The last will and testament of David Troy of Brigus Conception Bay in the Island of Newfoundland.    I give and bequeath to Mary Ann Daly daughter of James Daly of Brigus aforesaid my house and garden situate in Irish Town in Brigus aforesaid.    I give and bequeath to my brother-in-law James Daly all the rest of my property after paying all my just and lawful debts together with all my stock in trade, furniture of whatsoever kind &c.     My dwelling house is built on leased property that also I give to James Daly aforesaid upon this understanding that he pays the rent during the unexpired term of the lease.     I desire that in the event of my death James Daly aforesaid shall cause me to be decently and respectably interred.    I also desire that James Daly do pay or cause to be paid to the Revd.
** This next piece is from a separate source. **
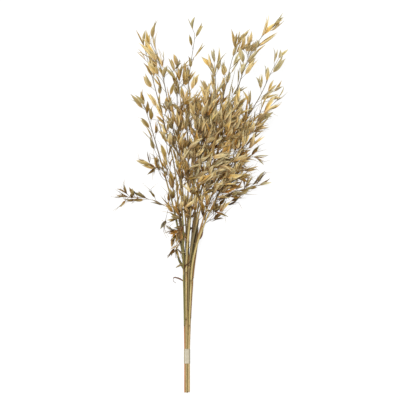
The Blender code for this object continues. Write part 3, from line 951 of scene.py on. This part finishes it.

Edward O’Keef or to the officiating Roman Catholic Clergyman of Brigus the sum of thirty shillings for Masses being said for the repose of my soul.    And I do hereby nominate and appoint James Daly beforementioned to be executor of this my last will and testament.    David Troy.    Signed sealed published and declared as & for the last will and testament of the said David Troy in the presence of us who in his presence and in the presence of each other have hereunto set our hands as witnesses thereto the said will being first read over to the said testator in our presence before he signed it and appeared to be fully understood by him on this seventeenth day of April A.D. 1863. W.S. Mills,     Richard Mandeville.

Certified correct,
D. M. Browning



Note: The wills in those will books are NOT actual wills. They are either hand-written copies or in later years typed copies of a, "last will and testament," written or typed by the court clerk, after the death of the testator, when the executor presented them to the court for probate. The court clerk didn't list the signatures at the bottom, he (or she) just put them in the book in whatever order they were in, on the original document, no spacing most of the time, no punctuation and also no paragraphs. The originals were kept by the executor.

We who have typed these wills, have made every effort to include all the errors that were on the microfilm, in order to avoid destroying the integrity of the originals, where ever they may be. However, in some of the very long wills, we have tried to insert paragraphs to make it easier for the researcher to read the document.